Entries from a dataset:
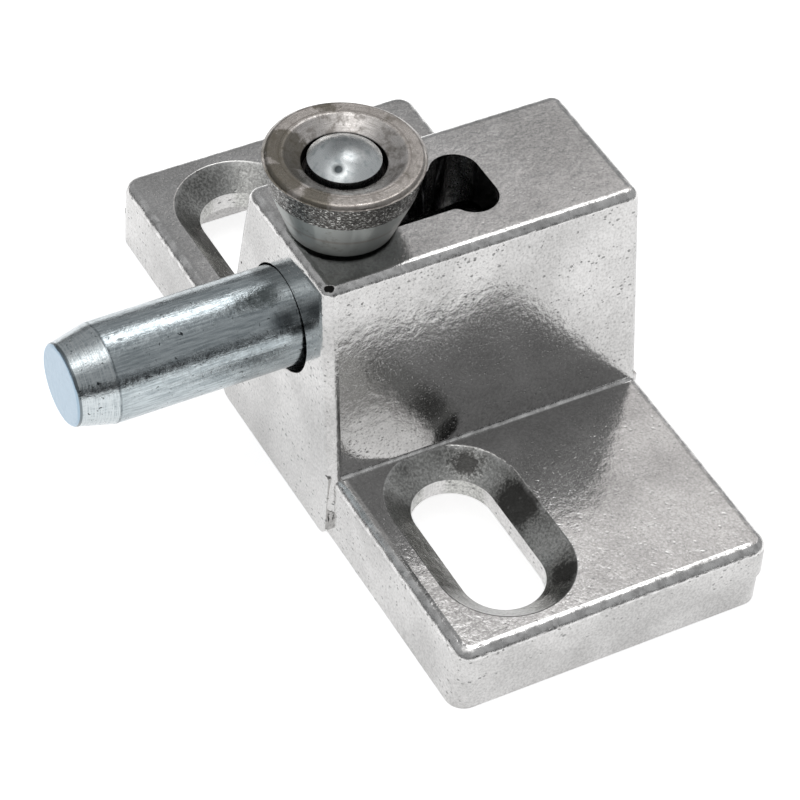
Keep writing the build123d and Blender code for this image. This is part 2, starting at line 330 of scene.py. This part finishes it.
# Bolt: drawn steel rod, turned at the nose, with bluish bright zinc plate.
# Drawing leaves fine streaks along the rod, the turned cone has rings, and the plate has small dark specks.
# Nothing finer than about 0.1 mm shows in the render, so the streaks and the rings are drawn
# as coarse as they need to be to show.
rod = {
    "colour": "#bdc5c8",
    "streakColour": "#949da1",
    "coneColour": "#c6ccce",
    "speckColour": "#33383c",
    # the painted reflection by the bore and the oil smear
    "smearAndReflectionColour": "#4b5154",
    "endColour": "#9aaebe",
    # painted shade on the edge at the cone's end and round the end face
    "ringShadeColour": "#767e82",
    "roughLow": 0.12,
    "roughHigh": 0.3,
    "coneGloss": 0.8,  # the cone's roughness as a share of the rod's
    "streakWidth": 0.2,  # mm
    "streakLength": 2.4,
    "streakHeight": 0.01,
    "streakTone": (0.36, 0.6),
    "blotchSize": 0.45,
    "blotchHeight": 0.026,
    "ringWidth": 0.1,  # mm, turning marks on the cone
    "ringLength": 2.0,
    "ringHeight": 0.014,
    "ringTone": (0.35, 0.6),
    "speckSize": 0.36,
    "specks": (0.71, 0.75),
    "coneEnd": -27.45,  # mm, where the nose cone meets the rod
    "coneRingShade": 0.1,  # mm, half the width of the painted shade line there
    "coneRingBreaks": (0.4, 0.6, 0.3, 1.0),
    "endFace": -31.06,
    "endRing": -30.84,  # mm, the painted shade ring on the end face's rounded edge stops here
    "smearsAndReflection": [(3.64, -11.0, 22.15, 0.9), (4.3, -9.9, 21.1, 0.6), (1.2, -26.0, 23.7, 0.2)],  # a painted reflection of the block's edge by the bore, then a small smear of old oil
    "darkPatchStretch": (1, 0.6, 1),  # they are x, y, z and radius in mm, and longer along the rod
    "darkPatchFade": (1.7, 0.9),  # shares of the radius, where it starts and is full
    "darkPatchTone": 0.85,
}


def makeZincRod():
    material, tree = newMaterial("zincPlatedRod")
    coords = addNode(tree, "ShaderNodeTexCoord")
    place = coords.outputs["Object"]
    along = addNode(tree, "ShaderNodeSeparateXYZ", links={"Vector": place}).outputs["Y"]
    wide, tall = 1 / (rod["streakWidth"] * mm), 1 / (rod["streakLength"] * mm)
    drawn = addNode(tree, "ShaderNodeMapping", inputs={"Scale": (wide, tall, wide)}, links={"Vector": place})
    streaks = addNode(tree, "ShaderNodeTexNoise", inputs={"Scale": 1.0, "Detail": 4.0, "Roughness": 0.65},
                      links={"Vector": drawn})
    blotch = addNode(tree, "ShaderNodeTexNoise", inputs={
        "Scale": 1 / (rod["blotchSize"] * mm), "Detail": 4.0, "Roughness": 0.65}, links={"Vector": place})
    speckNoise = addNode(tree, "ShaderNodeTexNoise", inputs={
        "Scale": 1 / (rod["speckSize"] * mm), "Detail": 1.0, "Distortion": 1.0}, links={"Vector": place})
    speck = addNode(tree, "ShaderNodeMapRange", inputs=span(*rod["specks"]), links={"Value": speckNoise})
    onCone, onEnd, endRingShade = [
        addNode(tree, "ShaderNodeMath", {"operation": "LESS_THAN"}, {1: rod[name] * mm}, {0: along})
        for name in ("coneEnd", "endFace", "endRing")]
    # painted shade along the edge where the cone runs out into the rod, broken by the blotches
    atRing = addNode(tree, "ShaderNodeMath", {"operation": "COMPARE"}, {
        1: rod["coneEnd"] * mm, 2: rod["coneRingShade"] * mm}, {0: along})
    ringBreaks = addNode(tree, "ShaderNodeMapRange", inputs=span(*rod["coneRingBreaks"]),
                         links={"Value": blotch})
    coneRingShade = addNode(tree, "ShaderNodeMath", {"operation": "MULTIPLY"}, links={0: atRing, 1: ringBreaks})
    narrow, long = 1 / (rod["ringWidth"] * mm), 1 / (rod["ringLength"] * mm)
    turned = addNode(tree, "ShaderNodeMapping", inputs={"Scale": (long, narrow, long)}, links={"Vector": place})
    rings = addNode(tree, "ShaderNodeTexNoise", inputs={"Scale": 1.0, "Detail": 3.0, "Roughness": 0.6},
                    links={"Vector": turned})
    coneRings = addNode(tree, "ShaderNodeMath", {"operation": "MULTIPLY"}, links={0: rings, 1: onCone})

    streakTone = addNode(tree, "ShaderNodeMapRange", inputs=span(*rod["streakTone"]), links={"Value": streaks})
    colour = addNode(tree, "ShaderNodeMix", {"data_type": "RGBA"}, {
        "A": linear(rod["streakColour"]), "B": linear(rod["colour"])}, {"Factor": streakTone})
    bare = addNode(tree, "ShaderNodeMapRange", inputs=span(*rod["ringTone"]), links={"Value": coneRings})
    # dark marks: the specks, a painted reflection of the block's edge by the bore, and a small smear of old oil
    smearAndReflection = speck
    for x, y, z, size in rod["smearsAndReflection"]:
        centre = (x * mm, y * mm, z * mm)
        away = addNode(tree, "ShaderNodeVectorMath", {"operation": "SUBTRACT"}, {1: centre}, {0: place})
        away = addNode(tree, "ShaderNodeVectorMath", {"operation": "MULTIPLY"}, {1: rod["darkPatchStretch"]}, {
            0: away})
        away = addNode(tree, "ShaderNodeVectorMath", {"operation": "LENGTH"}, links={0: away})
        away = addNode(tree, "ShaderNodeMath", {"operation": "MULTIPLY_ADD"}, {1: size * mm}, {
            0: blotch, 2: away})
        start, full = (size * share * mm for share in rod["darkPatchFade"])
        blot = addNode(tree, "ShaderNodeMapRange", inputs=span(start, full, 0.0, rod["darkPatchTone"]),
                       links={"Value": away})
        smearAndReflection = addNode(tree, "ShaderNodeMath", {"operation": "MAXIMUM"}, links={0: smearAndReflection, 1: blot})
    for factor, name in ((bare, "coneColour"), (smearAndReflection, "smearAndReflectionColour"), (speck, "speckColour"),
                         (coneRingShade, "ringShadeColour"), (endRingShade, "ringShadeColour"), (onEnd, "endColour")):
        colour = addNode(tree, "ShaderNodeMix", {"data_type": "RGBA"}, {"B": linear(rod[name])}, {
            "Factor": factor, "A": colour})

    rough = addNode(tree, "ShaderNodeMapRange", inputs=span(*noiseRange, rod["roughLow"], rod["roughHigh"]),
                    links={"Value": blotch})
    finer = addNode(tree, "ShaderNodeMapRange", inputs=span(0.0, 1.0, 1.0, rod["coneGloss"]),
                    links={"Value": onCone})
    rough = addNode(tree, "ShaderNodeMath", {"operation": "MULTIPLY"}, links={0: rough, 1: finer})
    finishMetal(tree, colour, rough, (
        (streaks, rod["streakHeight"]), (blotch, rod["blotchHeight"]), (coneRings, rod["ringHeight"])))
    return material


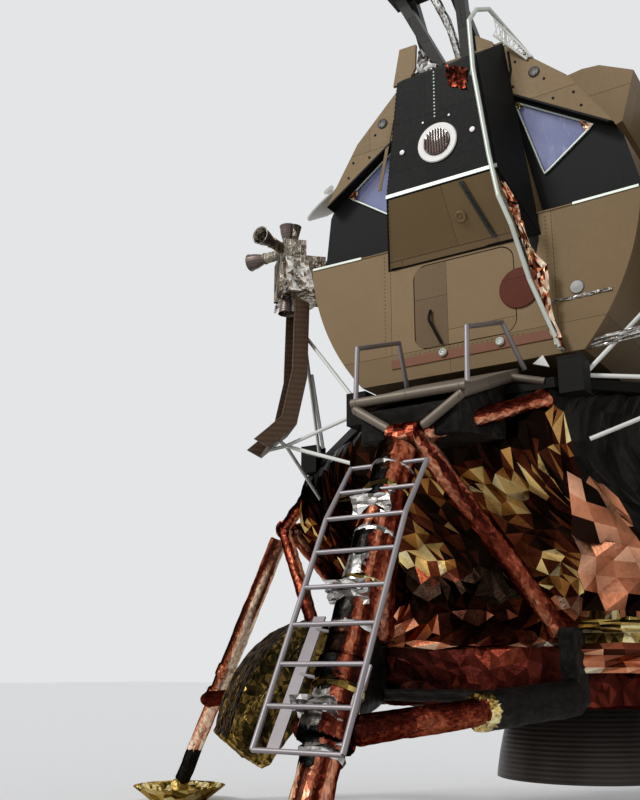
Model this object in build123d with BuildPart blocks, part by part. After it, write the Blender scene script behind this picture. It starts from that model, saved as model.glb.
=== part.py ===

What the task requires:
Starting at the line with "Model this object", copy every line up to and including the last one in the entries above.

Final result:
Model this object in build123d with BuildPart blocks, part by part. After it, write the Blender scene script behind this picture. It starts from that model, saved as model.glb.
=== part.py ===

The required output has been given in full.